The Supreme Court must decide if a California law banning same sex marriage is constitutional, and that decision could have a big impact on many lives in Florida.

There is a chance the court could avoid making a decision that would affect the entire country. But if the justices decide instead to go with a more sweeping ruling, then the Orange County Courthouse would immediately have to allow same sex couples to apply for a marriage license.

Michael Farmer with Equality Florida, and his partner of two years, Boyd Lindlsey, didn't want to miss a minute of Supreme Court arguments Tuesday.

"I was watching the Wall Street Journal's live tweets all day," said Farmer.

Especially after justices suggested they could find a way to rule on California's ban on same-sex marriage, known as Proposition 8, without issuing a decision that would affect the entire country.

"There are 1,100 rights and benefits that come with marriage equality that gay and lesbian couples absolutely need," said Farmer.

If the court decides to make a nationwide ruling, then it could impact Florida and gay and lesbian couples could apply for a license along other couples.

"We don't even have that option.

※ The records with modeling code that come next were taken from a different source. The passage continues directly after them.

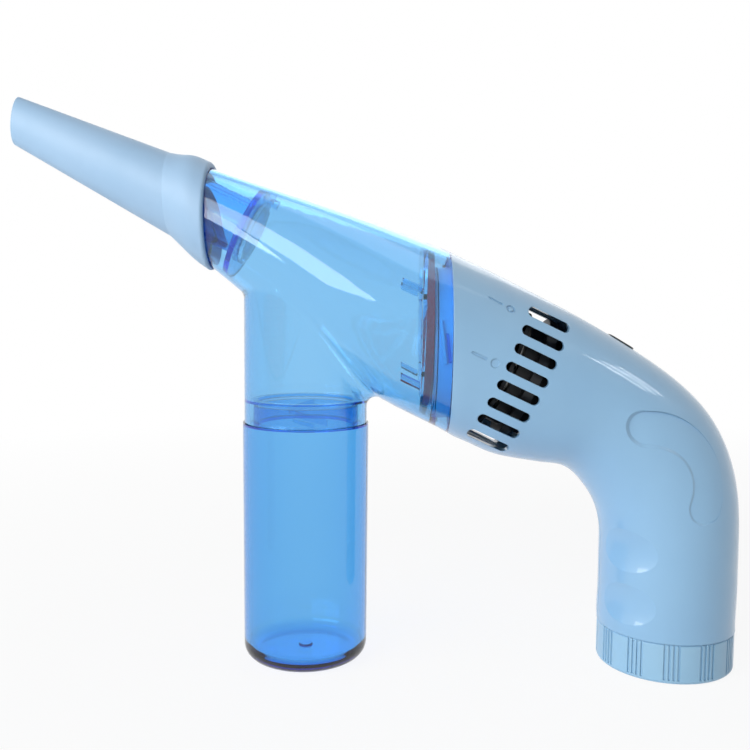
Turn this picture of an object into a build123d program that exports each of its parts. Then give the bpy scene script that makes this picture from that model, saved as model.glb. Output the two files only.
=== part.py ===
from build123d import *
import math
import os

# Handheld vacuum cleaner. All lengths are in millimetres and all angles in degrees.
# The origin is where the axis of the battery cap meets the table, +X is the back of the grip,
# the nozzle points to -X, and +Z is up. The cup and the battery cap both stand on Z = 0.

# Walls and clearances
shell_wall = 2.0
clear_wall = 1.7
seat_gap = 0.2
turn_gap = 0.3
slide_gap = 0.1
root = 0.5
through = 40.0
helix_step = 6.0

# Handle: each section has its top point, its bottom point (X, Z) and its half width
grip_radius = 21.5
grip_straight_top = 36.0
seam_x = -71.7
seam_z = 102.6
seam_radius = 28.7
handle_sections = [
    ((seam_x, seam_z + seam_radius), (seam_x, seam_z - seam_radius), seam_radius),
    ((-48.8, 120.3), (-57.0, 67.4), 26.2),
    ((-28.5, 109.9), (-43.5, 65.0), 23.6),
    ((-12.9, 100.7), (-34.5, 63.6), 22.0),
    ((2.3, 89.9), (-28.6, 58.8), 21.7),
    ((12.9, 78.0), (-24.8, 53.4), 21.6),
    ((18.9, 64.0), (-22.7, 48.4), 21.5),
    ((21.2, 49.4), (-21.6, 42.4), 21.5),
    ((grip_radius, grip_straight_top), (-grip_radius, grip_straight_top), grip_radius),
]
handle_steps = 16

# The barrel's own axis starts at the seam's centre and runs back and down
barrel_tilt = 25.3

# Vents: a row of slots through both sides, in line with the barrel's axis
vent_count = 8
vent_top = 19.5
vent_step = 5.83
vent_along = 23.1
vent_length = 13.8
vent_width = 3.0

# Rests for the thumb, curved round the elbow on both sides: the bed of each is the handle's skin
# swung inward about an upright line, and its wall slopes where the bed is deepest
thumb_rest_path = ((-13.8, 79.0), (1.4, 72.6), (5.4, 54.6))
thumb_rest_width = 13.0
thumb_rest_hinge_x = 14.0
thumb_rest_swing = 1.7
thumb_rest_wall_start = 0.5
thumb_rest_wall_depth = 1.6
thumb_rest_wall_width = 1.9

# Dents for two fingers
finger_dent_heights = (39.0, 22.8)
finger_dent_height = 12.4
finger_dent_half_angle = 26.5
finger_dent_turn = 50.0
finger_dent_depth = 1.1

# Fine groove in the skin where the halves meet
parting_depth = 0.35
parting_width = 0.5

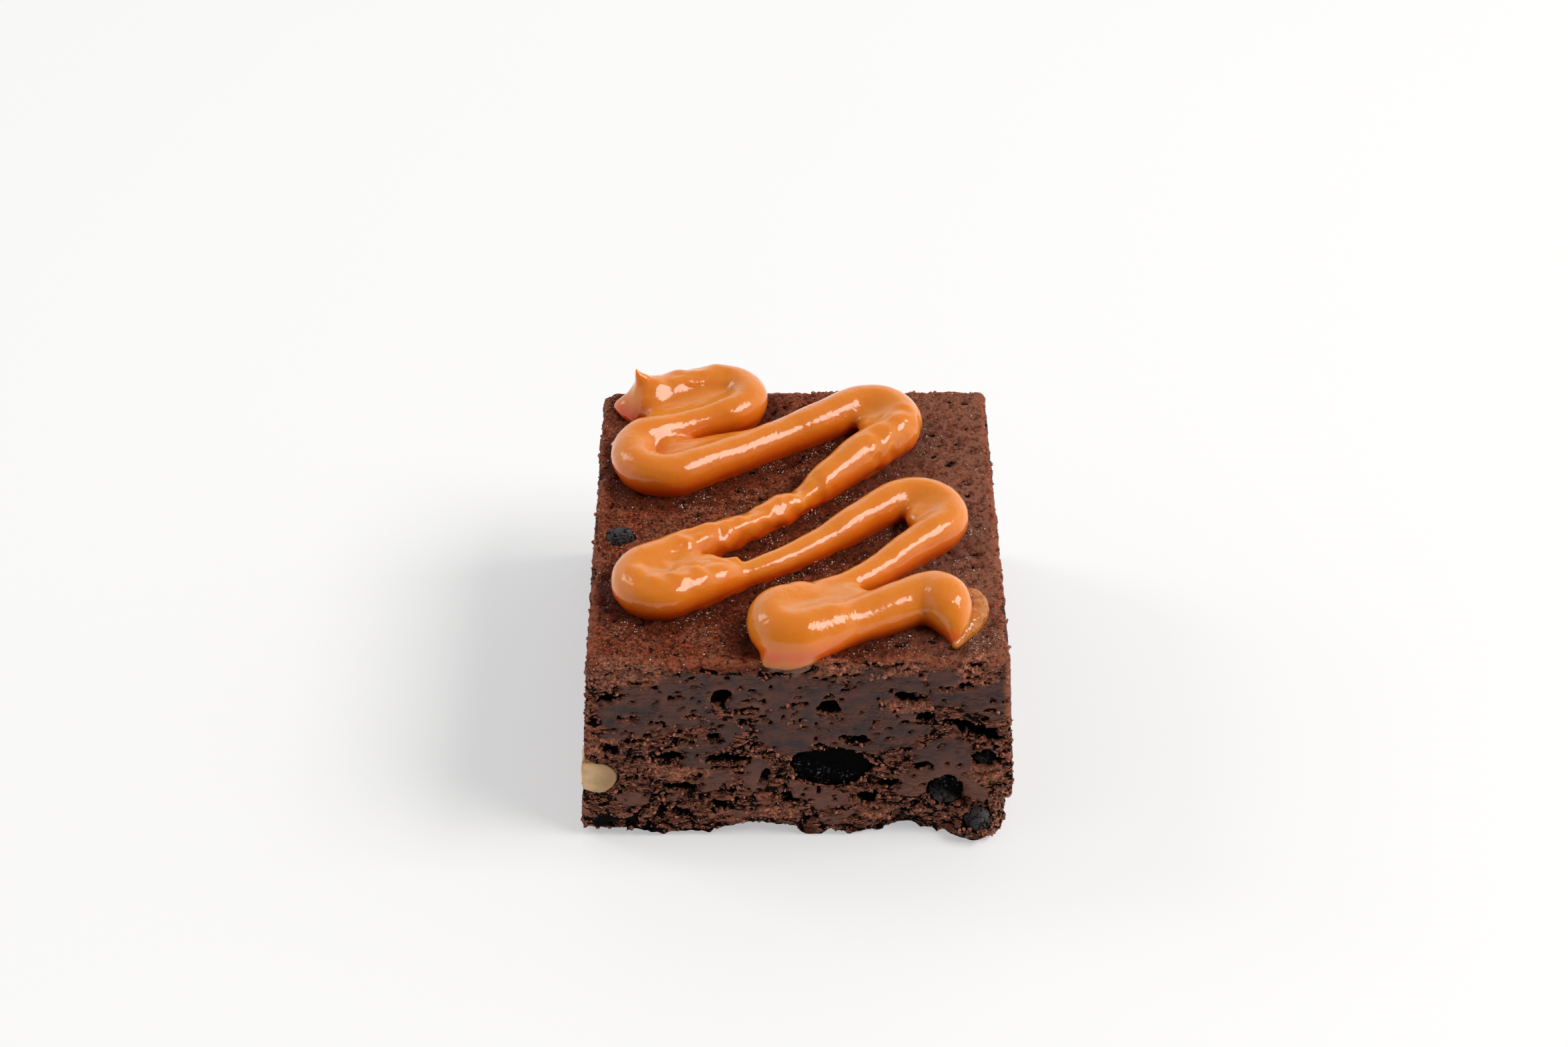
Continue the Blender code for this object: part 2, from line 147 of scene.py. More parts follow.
# How likely a loose crumb is: everywhere, and how much more on lips and in the other places named
CRUMB_CHANCES = {
    "everywhere": 0.012,
    "lips": 1.1,
    "ridges": 0.10,
    "edges": 0.7,
    "rubble": 0.9,
    "drifts": 1.2,
}
# How much grains differ in size, the least and the largest crumb, and how flat the flattest grains are
CRUMB_SPREAD = 0.45
CRUMB_LIMITS = (0.3, 1.9)
CRUMB_FLATNESS = 0.55
GRAIN_SPREAD = 0.35
GRAIN_FLATNESS = 0.6
# How uneven and how wide a grain is beside its size, from least to most
GRAIN_UNEVEN = (0.60, 1.40)
GRAIN_WIDTH = (0.75, 1.25)
# How far a crumb and a pale grain stand out of the cake, beside their size
CRUMB_STANDS = 0.15
GRAIN_STANDS = 0.5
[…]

It's not even a discussion that we can have," said Lindsley.

Currently, the Florida Constitution defines marriage as exclusively between a man and a woman, but a nationwide ruling could affect Florida right away.

The Florida Family Policy Council in Orlando hopes to protect traditional marriage.

"You can't build civilization without having a structure to regulate human sexuality, to rear children and create social order, and marriage and family does all of those things," said John Stemberger of the Florida Family Policy Council.

Regardless of the extent of the ruling, Farmer believes the momentum behind it will continue.

"It will embolden marriage equality advocates all over the country to redouble their efforts," said Farmer.

Wednesday, the Supreme Court will consider the legality of 1996's Defense of Marriage Act, which denies federal benefits to legally-married same sex couples.

A ruling on both cases is not expected until June.